# START OF Information supplied

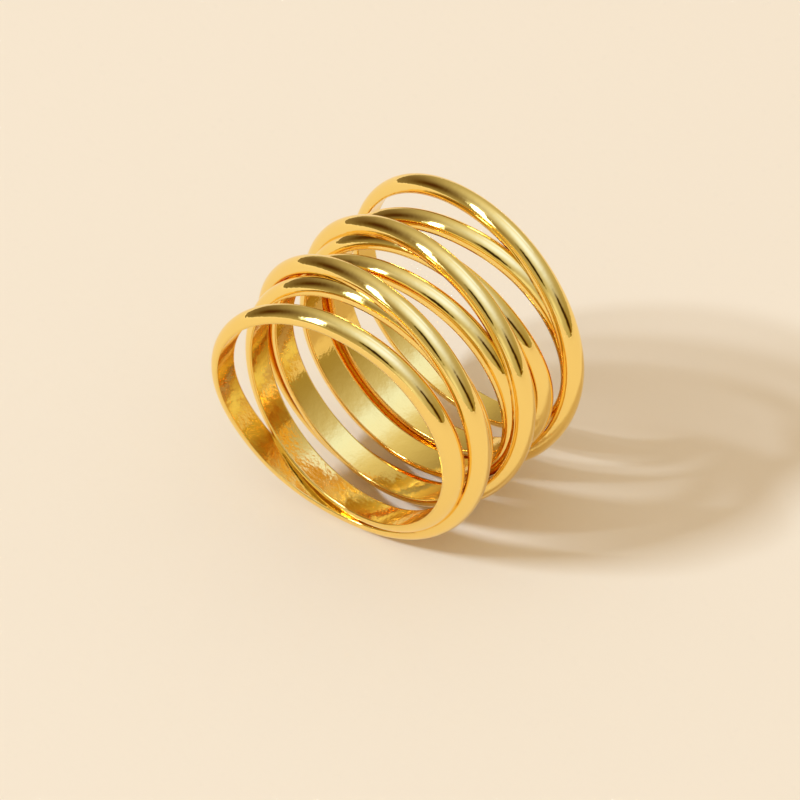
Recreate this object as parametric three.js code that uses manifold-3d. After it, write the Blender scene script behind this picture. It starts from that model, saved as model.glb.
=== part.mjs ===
// Spiral ring: one endless half-round wire, wound eight turns round the finger and soldered to itself.
// Millimetres, +Z up. The finger's axis lies along Y, and the ring rests on its round side.
import * as THREE from "three";
import { mergeVertices } from "three/addons/utils/BufferGeometryUtils.js";
import Module from "manifold-3d";

// The wire: flat inside, upright sides, round crown outside
const FINGER_RADIUS = 9.2;
const WIRE_HEIGHT = 1.02;
const SIDE_HEIGHT = 0.2;
const WIRE_WIDTH = 1.9;
const WIDTH_SWING = 0.2; // narrower by this at the top, wider by this at the bottom
const CROWN_FACETS = 7; // odd, so that the crown has a flat facet to rest on

// The over layer rides on the under layer, sunk into it by the depth of the solder
const SOLDER_DEPTH = 0.05;
const LAYER_STEP = WIRE_HEIGHT - SOLDER_DEPTH;

// Angles run in degrees along the wire: 0 left, 90 top, 180 right, 270 bottom, 360 the next turn
const FULL_TURN = 360;
const FACETS_PER_TURN = 42; // so that a facet lies flat at the bottom and keeps the ring from rolling
const CLIMB = { turn: 4, from: 275, to: 370 };
const DESCENT = { turn: 7, from: 255, to: 355 };

// Where the middle of each turn lies along the finger, read off the photo
const PLACES = [
  "left", "upper_left", "top", "upper_right",
  "right", "lower_right", "bottom", "lower_left",
];
const TURNS = [
  {
    left: -10.0, upper_left: -10.4, top: -9.6, upper_right: -8.5,
    right: -7.6, lower_right: -7.2, bottom: -6.8, lower_left: -6.5,
  },
  {
    left: -6.3, upper_left: -6.4, top: -6.0, upper_right: -5.2,
    right: -4.4, lower_right: -3.8, bottom: -3.4, lower_left: -3.3,
  },
  {
    left: -3.5, upper_left: -3.5, top: -2.8, upper_right: -1.7,
    right: -0.8, lower_right: -0.2, bottom: 0.0, lower_left: 0.0,
  },
  {
    left: -0.2, upper_left: -0.1, top: 0.5, upper_right: 1.3,
    right: 2.5, lower_right: 2.9, bottom: 2.9, lower_left: 2.9,
  },
  {
    left: 2.9, upper_left: 3.1, top: 3.7, upper_right: 5.0,
    right: 6.0, lower_right: 6.6, bottom: 7.0, lower_left: 7.1,
  },
  {
    left: 7.0, upper_left: 6.7, top: 6.0, upper_right: 5.4,
    right: 4.8, lower_right: 3.7, bottom: 2.7, lower_left: 2.1,
  },
  {
    left: 1.5, upper_left: 0.8, top: 0.2, upper_right: -0.3,
    right: -0.8, lower_right: -1.7, bottom: -2.3, lower_left: -3.0,
  },
  {
    left: -3.7, upper_left: -4.7, top: -5.5, upper_right: -5.8,
    right: -5.9, lower_right: -6.4, bottom: -6.8, lower_left: -8.4,
  },
];
const STATIONS = TURNS.flatMap((turn) => PLACES.map((place) => turn[place]));
const STATION_STEP = FULL_TURN / PLACES.length;

// Place along the finger at an angle along the wire: a Catmull-Rom curve through the stations
function placeAlongFinger(angle) {
  const along = angle / STATION_STEP;
  const first = Math.floor(along);
  const t = along - first;
  const count = STATIONS.length;
  const [a, b, c, d] = [-1, 0, 1, 2].map((k) => STATIONS[(first + k + count) % count]);
  const bend = 2 * a - 5 * b + 4 * c - d;
  const twist = 3 * (b - c) + d - a;
  return b + 0.5 * t * (c - a + t * (bend + t * twist));
}

// Share of a layer step at which the wire runs: 0 in the under layer, 1 in the over layer
function layerShare(angle) {
  const climb = CLIMB.turn * FULL_TURN;
  const descent = DESCENT.turn * FULL_TURN;
  const up = THREE.MathUtils.smoothstep(angle, climb + CLIMB.from, climb + CLIMB.to);
  const down = THREE.MathUtils.smoothstep(angle, descent + DESCENT.from, descent + DESCENT.to);
  return up - down;
}

// Section of the wire: across it in x, outward from the finger in y
function wireSection() {
  const half = WIRE_WIDTH / 2;
  const shape = new THREE.Shape();
  shape.moveTo(-half, 0);
  shape.lineTo(half, 0);
  for (let i = 0; i <= CROWN_FACETS; i++) {
    const t = (Math.PI * i) / CROWN_FACETS;
    shape.lineTo(half * Math.cos(t), SIDE_HEIGHT + (WIRE_HEIGHT - SIDE_HEIGHT) * Math.sin(t));
  }
  shape.closePath();
  return shape;
}

// One turn: a straight bar of the wire's section, wound round the finger
function woundTurn(turn) {
  const steps = FACETS_PER_TURN;
  const bar = new THREE.ExtrudeGeometry(wireSection(), { depth: steps, steps, bevelEnabled: false });
  bar.deleteAttribute("normal");
  bar.deleteAttribute("uv");
  const wire = mergeVertices(bar);
  const position = wire.getAttribute("position");
  for (let i = 0; i < position.count; i++) {
    const station = Math.round(position.getZ(i));
    const angle = ((turn * steps + station) * FULL_TURN) / steps;
    const round = THREE.MathUtils.degToRad(angle % FULL_TURN);
    const width = WIRE_WIDTH - WIDTH_SWING * Math.sin(round);
    const across = (position.getX(i) * width) / WIRE_WIDTH;
    const along = placeAlongFinger(angle) + across;
    const radius = FINGER_RADIUS + layerShare(angle) * LAYER_STEP + position.getY(i);
    position.setXYZ(i, -radius * Math.cos(round), along, radius * Math.sin(round));
  }
  return wire;
}

// Joins the turns into one solid
async function solderTurns(geometries) {
  const wasm = await Module();
  wasm.setup();
  const solids = geometries.map((geometry) => new wasm.Manifold(new wasm.Mesh({
    numProp: 3,
    vertProperties: new Float32Array(geometry.getAttribute("position").array),
    triVerts: new Uint32Array(geometry.getIndex().array),
  })));
  const mesh = solids.reduce((joined, solid) => joined.add(solid)).getMesh();
  const geometry = new THREE.BufferGeometry();
  geometry.setAttribute("position", new THREE.BufferAttribute(mesh.vertProperties, 3));
  geometry.setIndex(new THREE.BufferAttribute(mesh.triVerts, 1));
  return geometry;
}

// The ring: its box stands on the origin, with the flat facets of the over layer on the floor
async function spiralWire() {
  const geometry = await solderTurns(TURNS.map((_, turn) => woundTurn(turn)));
  geometry.computeBoundingBox();
  const { min, max } = geometry.boundingBox;
  geometry.translate(-(min.x + max.x) / 2, -(min.y + max.y) / 2, -min.z);
  geometry.computeVertexNormals();
  const gold = new THREE.MeshStandardMaterial({ color: 0xe6b450, roughness: 0.15, metalness: 1 });
  const mesh = new THREE.Mesh(geometry, gold);
  mesh.name = "spiral_wire";
  return mesh;
}

const ring = new THREE.Group();
ring.add(await spiralWire());

export default ring;
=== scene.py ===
# %% [markdown]
# A spiral ring in polished gold, lying on its round side on cream paper. The ring is one endless
# half-round wire that goes eight times round the finger: five turns side by side, and three that
# slant across them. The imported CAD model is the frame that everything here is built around.

# %% Load the frame
import math

import bmesh
import bpy
import numpy as np
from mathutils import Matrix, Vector
from mathutils.bvhtree import BVHTree


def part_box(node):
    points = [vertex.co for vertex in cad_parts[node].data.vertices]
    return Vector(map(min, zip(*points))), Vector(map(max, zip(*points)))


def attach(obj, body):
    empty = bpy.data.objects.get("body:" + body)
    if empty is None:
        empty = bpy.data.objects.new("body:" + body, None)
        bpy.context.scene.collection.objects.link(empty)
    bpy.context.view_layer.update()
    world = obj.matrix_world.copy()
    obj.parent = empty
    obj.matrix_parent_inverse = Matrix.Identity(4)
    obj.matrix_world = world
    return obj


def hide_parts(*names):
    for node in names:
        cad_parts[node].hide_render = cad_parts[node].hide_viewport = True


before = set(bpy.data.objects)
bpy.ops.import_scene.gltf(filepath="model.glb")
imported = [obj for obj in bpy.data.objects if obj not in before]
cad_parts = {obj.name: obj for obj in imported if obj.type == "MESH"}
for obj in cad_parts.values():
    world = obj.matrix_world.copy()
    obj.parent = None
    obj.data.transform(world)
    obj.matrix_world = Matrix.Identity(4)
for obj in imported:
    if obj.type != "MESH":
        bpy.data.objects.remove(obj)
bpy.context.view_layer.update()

MM = 0.001
low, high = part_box("spiral_wire")
print("the CAD ring measures", [round(size / MM, 2) for size in high - low], "mm")

# %% [markdown]
# The ring lies on its over layer. So the finger's axis is as high above the paper as the radius of
# the hole, one step between the layers and one wire. The over layer is sunk a little into the
# under layer, as deep as the solder goes. RING_MIDDLE is how far the CAD model moved its turns
# along the finger, to bring its box to the middle.

# %% Where the ring is
FINGER_RADIUS = 9.2 * MM
WIRE_HEIGHT = 1.02 * MM
SOLDER_DEPTH = 0.05 * MM
LAYER_STEP = WIRE_HEIGHT - SOLDER_DEPTH
RING_MIDDLE = 1.589 * MM
AXIS_HEIGHT = FINGER_RADIUS + LAYER_STEP + WIRE_HEIGHT
RING_AXIS = Vector((0, RING_MIDDLE, AXIS_HEIGHT))
print("the finger's axis lies", round(AXIS_HEIGHT / MM, 2), "mm above the paper")

# %% [markdown]
# The camera comes early, so that every later look is at the photograph's view. It stands to the
# right of the finger hole and looks down on it. A long lens from 40 cm away gives the flat
# perspective of a product photograph. Moving the camera back and turning it by hand would work
# too, but a direction and a distance are easier to set right.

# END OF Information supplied

Instruction
From the very first line of the data through the line with "import Module from" in it, please reproduce each line exactly and output nothing more.

Correct response
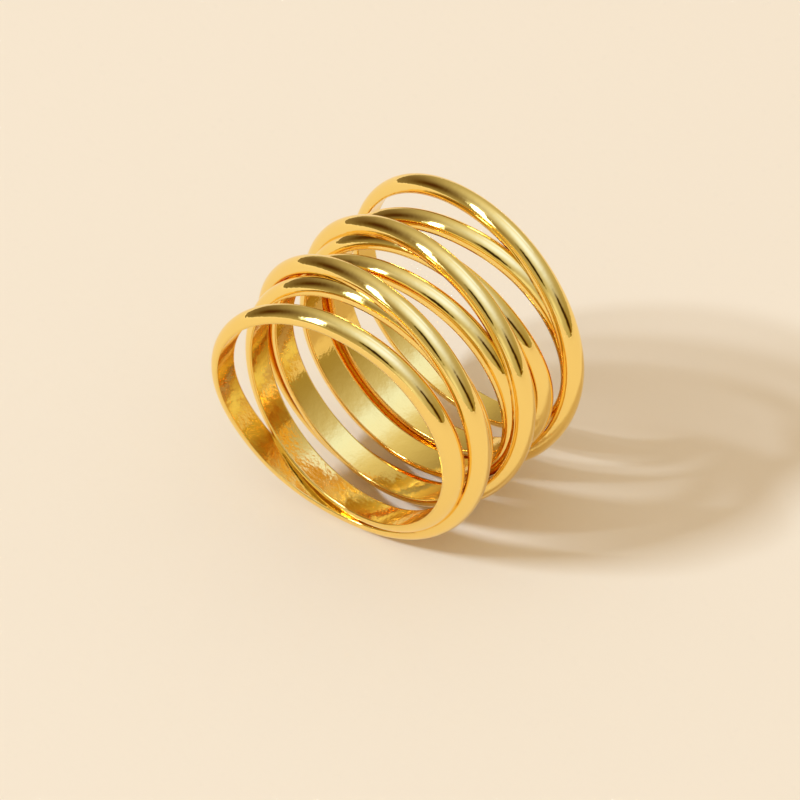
Recreate this object as parametric three.js code that uses manifold-3d. After it, write the Blender scene script behind this picture. It starts from that model, saved as model.glb.
=== part.mjs ===
// Spiral ring: one endless half-round wire, wound eight turns round the finger and soldered to itself.
// Millimetres, +Z up. The finger's axis lies along Y, and the ring rests on its round side.
import * as THREE from "three";
import { mergeVertices } from "three/addons/utils/BufferGeometryUtils.js";
import Module from "manifold-3d";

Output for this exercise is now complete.